From the beginning of her tenure as talent director, she recognised that a lot of the work the firm had previously done to improve inclusion fell on the ‘softer’ side, rather than concrete initiatives to support women to reach their potential.

“We weren’t where we wanted to be in terms of women in leadership roles, particularly female partners,” Tomlinson admits.

“With great support from the board and partners, we really looked at the structural impediments to people not being successful. Previously there had been a lot of great work on things like unconscious bias training and raising awareness, which is all important and needs to continue, but we needed to take a much more data driven approach and establish new intiatives to achieve progress..”

The board now meets for half a day every six months to review its progress, and inclusion is now on the agenda at every monthly board meeting.

Tomlinson and her team are also focusing on the firm’s talent pipeline, introducing a number of initiatives including its ‘Elevate’ programme and an international women’s leadership programme to support aspiring and existing female partners to be successful in their roles.

Lateral recruitment is also important to the firm, and Tomlinson and her team talk to their external recruitment agencies about their diversity strategies to ensure that headhunters are on the lookout for the right talent. The firm has committed to interviewing any female partner who is presented to it by a recruitment agency.

Another initiative spearheaded by Tomlinson was reforms to its partner parental leave policies, so both men and women can now each have six months’ leave on full pay. She worked closely with Taylor Wessing’s employment team to establish best practice, which has resulted in the firm introducing new policies around pregnancy loss, menopause and domestic abuse.

She says it is important for those at senior levels to demonstrate the firm’s commitment to gender parity.

“We want to make it clear that people can put themselves forward. We’re demystifying what a leadership role looks like and demonstrating to people that they can be successful. This includes encouraging individuals who think they only want to get to a certain level to actually go for partnership and reminding them of their potential,” she says.

Tomlinson’s team engages with employee networks and the firm’s associates’ council to identify the career barriers women and people from other diverse groups face.

An employee survey also asks staff about the issues they may experience, and invites suggestions for support which are then discussed at board level. An in-house counselling service, which has since been introduced by the firm, was suggested by employees who responded to one of its surveys.

“Perhaps we can sometimes be more ambitious than what our people are suggesting,” says Tomlinson. “I think there’s a role for leaders to push the boundary on some of these things too.”

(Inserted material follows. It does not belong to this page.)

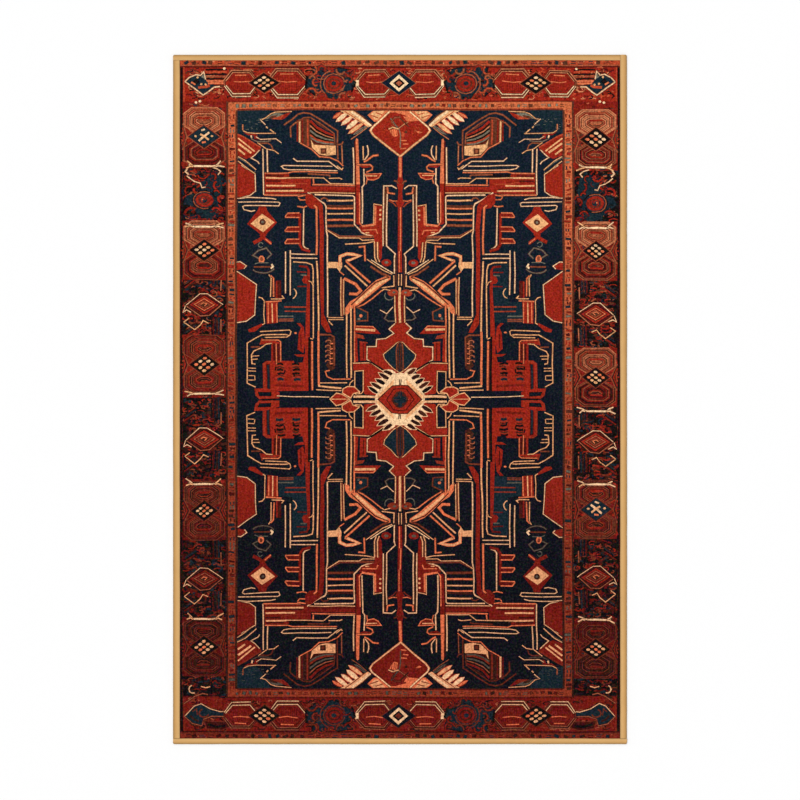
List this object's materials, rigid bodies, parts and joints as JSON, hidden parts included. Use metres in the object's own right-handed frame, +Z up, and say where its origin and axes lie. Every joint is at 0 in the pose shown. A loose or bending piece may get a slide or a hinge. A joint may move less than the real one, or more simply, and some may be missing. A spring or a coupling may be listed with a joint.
{
  "type": "area rug",
  "caption": "Rectangular low-pile patterned area rug with a felt cushion, a grip backing and folded tape binding sewn round its edges; lies flat on a floor.",
  "frame": {"origin": "middle of the rug's footprint, on the floor plane", "axes": "+X across the rug's width, +Y along its length, +Z up, out of the patterned face"},
  "size_m": [1.6, 2.43, 0.008],
  "materials": {
    "printed_face": "low ribbed pile with a multicolour brick red, navy, terracotta and cream pattern, faded lighter towards one end",
    "felt": "needle-punched grey felt",
    "grip_backing": "matt backing with small grip dots",
    "binding_tape": "matt woven tan tape, folded over the edge",
    "sewing_thread": "twisted tan sewing thread"
  },
  "bodies": {
    "root": {"face_cloth": "printed_face", "felt_core": "felt", "grip_backing": "grip_backing", "binding_left": "binding_tape", "binding_right": "binding_tape", "binding_top": "binding_tape", "binding_bottom": "binding_tape", "needle_thread_left": "sewing_thread", "needle_thread_right": "sewing_thread", "needle_thread_top": "sewing_thread", "needle_thread_bottom": "sewing_thread", "bobbin_thread_left": "sewing_thread", "bobbin_thread_right": "sewing_thread", "bobbin_thread_top": "sewing_thread", "bobbin_thread_bottom": "sewing_thread"}
  },
  "joints": []
}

Tomlinson has been instrumental in introducing new wellbeing initiatives at the firm, including an employee assistance programme, an in-house GP service and a “walking from home” challenge that saw staff team up to do a virtual walk across the world during lockdown.

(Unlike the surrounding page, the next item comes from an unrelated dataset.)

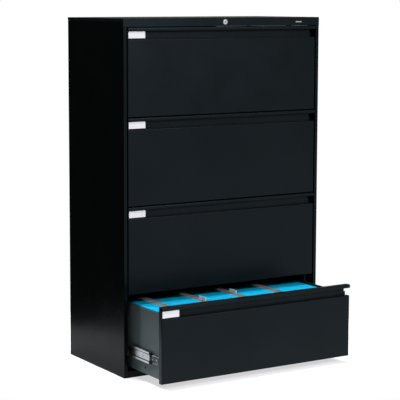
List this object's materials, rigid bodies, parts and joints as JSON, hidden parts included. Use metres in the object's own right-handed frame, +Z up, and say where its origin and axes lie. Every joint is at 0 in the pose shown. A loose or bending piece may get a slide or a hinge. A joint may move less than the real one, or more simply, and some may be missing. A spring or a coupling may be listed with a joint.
{
  "type": "lateral filing cabinet",
  "caption": "Tall lateral filing cabinet in folded steel with wide drawers on telescopic slides, full-width pulls, a lock and hanging folders in the open bottom drawer.",
  "frame": {"origin": "on the floor, at the centre of the case's footprint (the open drawer is not counted)", "axes": "+X to the right, +Y to the back, +Z up; the drawers open along -Y"},
  "size_m": [0.914, 0.711, 1.385],
  "materials": {
    "case_paint": "smooth satin black powder coat on folded steel sheet",
    "front_paint": "smooth satin black powder coat",
    "box_paint": "dark grey baked enamel",
    "structure_paint": "dark grey baked enamel, hidden",
    "zinc": "bright zinc plated, rolled",
    "chrome": "polished chrome plate",
    "black_plastic": "matt moulded plastic",
    "label_card": "plain white card",
    "folder_blue": "dyed folder card",
    "folder_grey": "grey-brown folder card",
    "tab_plastic": "translucent white plastic with a paper insert"
  },
  "bodies": {
    "case": {"side_panel_left": "case_paint", "side_panel_right": "case_paint", "back_panel": "case_paint", "top_panel": "front_paint", "base_frame": "case_paint", "base_pan": "case_paint", "counterweight": "structure_paint", "uprights": "structure_paint", "slide_case_members": "zinc", "lock_housing": "chrome", "lock_guides": "structure_paint", "badge_plate": "zinc", "glide_brackets": "zinc"},
    "drawer_1": {"drawer_front_1": "front_paint", "drawer_liner_1": "box_paint", "drawer_body_1": "box_paint", "hang_rails_1": "zinc", "label_holder_1": "black_plastic", "label_card_1": "label_card", "slide_drawer_members_1": "zinc"},
    "slide_1": {"slide_middle_members_1": "zinc", "slide_retainers_1": "black_plastic"},
    "drawer_2": {"drawer_front_2": "front_paint", "drawer_liner_2": "box_paint", "drawer_body_2": "box_paint", "hang_rails_2": "zinc", "label_holder_2": "black_plastic", "label_card_2": "label_card", "slide_drawer_members_2": "zinc"},
    "slide_2": {"slide_middle_members_2": "zinc", "slide_retainers_2": "black_plastic"},
    "drawer_3": {"drawer_front_3": "front_paint", "drawer_liner_3": "box_paint", "drawer_body_3": "box_paint", "hang_rails_3": "zinc", "label_holder_3": "black_plastic", "label_card_3": "label_card", "slide_drawer_members_3": "zinc"},
    "slide_3": {"slide_middle_members_3": "zinc", "slide_retainers_3": "black_plastic"},
    "drawer_4": {"drawer_front_4": "front_paint", "drawer_liner_4": "box_paint", "drawer_body_4": "box_paint", "hang_rails_4": "zinc", "label_holder_4": "black_plastic", "label_card_4": "label_card", "slide_drawer_members_4": "zinc", "hanging_folders": "folder_blue", "divider_folders": "folder_grey", "index_tabs": "tab_plastic"},
    "slide_4": {"slide_middle_members_4": "zinc", "slide_retainers_4": "black_plastic"},
    "lock": {"lock_plug": "chrome", "lock_cam": "zinc"},
    "lock_link": {"lock_link": "zinc"},
    "lock_bar": {"lock_bar": "structure_paint"},
    "glide_front_left": {"glide_front_left": "black_plastic"},
    "glide_front_right": {"glide_front_right": "black_plastic"},
    "glide_rear_left": {"glide_rear_left": "black_plastic"},
    "glide_rear_right": {"glide_rear_right": "black_plastic"}
  },
  "joints": [
    {"name": "drawer_1_slide", "type": "slide", "parent": "case", "child": "drawer_1", "axis": [0, -1, 0], "range_m": [0, 0.4]},
    {"name": "slide_1_extend", "type": "slide", "parent": "case", "child": "slide_1", "axis": [0, -1, 0], "range_m": [0, 0.288]},
    {"name": "drawer_2_slide", "type": "slide", "parent": "case", "child": "drawer_2", "axis": [0, -1, 0], "range_m": [0, 0.4]},
    {"name": "slide_2_extend", "type": "slide", "parent": "case", "child": "slide_2", "axis": [0, -1, 0], "range_m": [0, 0.288]},
    {"name": "drawer_3_slide", "type": "slide", "parent": "case", "child": "drawer_3", "axis": [0, -1, 0], "range_m": [0, 0.4]},
    {"name": "slide_3_extend", "type": "slide", "parent": "case", "child": "slide_3", "axis": [0, -1, 0], "range_m": [0, 0.288]},
    {"name": "drawer_4_slide", "type": "slide", "parent": "case", "child": "drawer_4", "axis": [0, -1, 0], "range_m": [-0.25, 0.15]},
    {"name": "slide_4_extend", "type": "slide", "parent": "case", "child": "slide_4", "axis": [0, -1, 0], "range_m": [-0.18, 0.108]},
    {"name": "lock_bar_drop", "type": "slide", "parent": "case", "child": "lock_bar", "axis": [0, 0, -1], "range_m": [0, 0.01414]},
    {"name": "lock_link_slide", "type": "slide", "parent": "case", "child": "lock_link", "axis": [1, 0, 0], "range_m": [0, 0.01414]},
    {"name": "lock_turn", "type": "hinge", "parent": "case", "child": "lock", "pos_m": [0, -0.2285, 1.3685], "axis": [0, -1, 0], "range_deg": [0, 90]},
    {"name": "glide_front_left_height", "type": "slide", "parent": "case", "child": "glide_front_left", "axis": [0, 0, 1], "range_m": [-0.012, 0]},
    {"name": "glide_front_right_height", "type": "slide", "parent": "case", "child": "glide_front_right", "axis": [0, 0, 1], "range_m": [-0.012, 0]},
    {"name": "glide_rear_left_height", "type": "slide", "parent": "case", "child": "glide_rear_left", "axis": [0, 0, 1], "range_m": [-0.012, 0]},
    {"name": "glide_rear_right_height", "type": "slide", "parent": "case", "child": "glide_rear_right", "axis": [0, 0, 1], "range_m": [-0.012, 0]}
  ],
  "couplings": [
    {"joint": "slide_1_extend", "follows": "drawer_1_slide", "ratio": 0.72},
    {"joint": "slide_2_extend", "follows": "drawer_2_slide", "ratio": 0.72},
    {"joint": "slide_3_extend", "follows": "drawer_3_slide", "ratio": 0.72},
    {"joint": "slide_4_extend", "follows": "drawer_4_slide", "ratio": 0.72},
    {"joint": "lock_link_slide", "follows": "lock_bar_drop", "ratio": 1},
    {"joint": "lock_turn", "follows": "lock_bar_drop", "rad_per_m": 111.09}
  ]
}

She was also involved in an international project to align Taylor Wessing’s values, which has resulted in the establishment of six core values: excellence, creative, responsible, team, integrity and respect.

She says: “The values have been a really helpful framing tool for our culture, how we behave and how we want to operate.

“It was a great project to be part of. We started off going to a really broad section of people across our offices and asked what working at Taylor Wessing meant to them, with the aim of bringing them together. The values have been hugely important to us in thinking about how we run our business.”

The firm did a lot of work around connecting people with the values, including training workshops and inductions where people could talk about the values and what they meant to them.

She says that the firm aims to ensure management decisions meet the principles of the values, but notes that some are more aspirational – for example, being a “responsible” business aligns with its drive towards sustainability, which is part of the board’s agenda.

The work carried out by Tomlinson and her team has contributed to Taylor Wessing’s employee engagement score reaching 8/10 – above the industry benchmark.

Tomlinson says she was surprised to win the Best People Leader award as she did not know she had been nominated by her team. She credits some of her success to the support and hard work of her colleagues.

“It’s lovely to have been nominated by the team, but actually it is very much a team and collaborative effort. The entire talent team at Taylor Wessing have put in an extraordinary amount of effort in the past few years. None of this would’ve been possible without some really brilliant and highly respected professionals,” she says.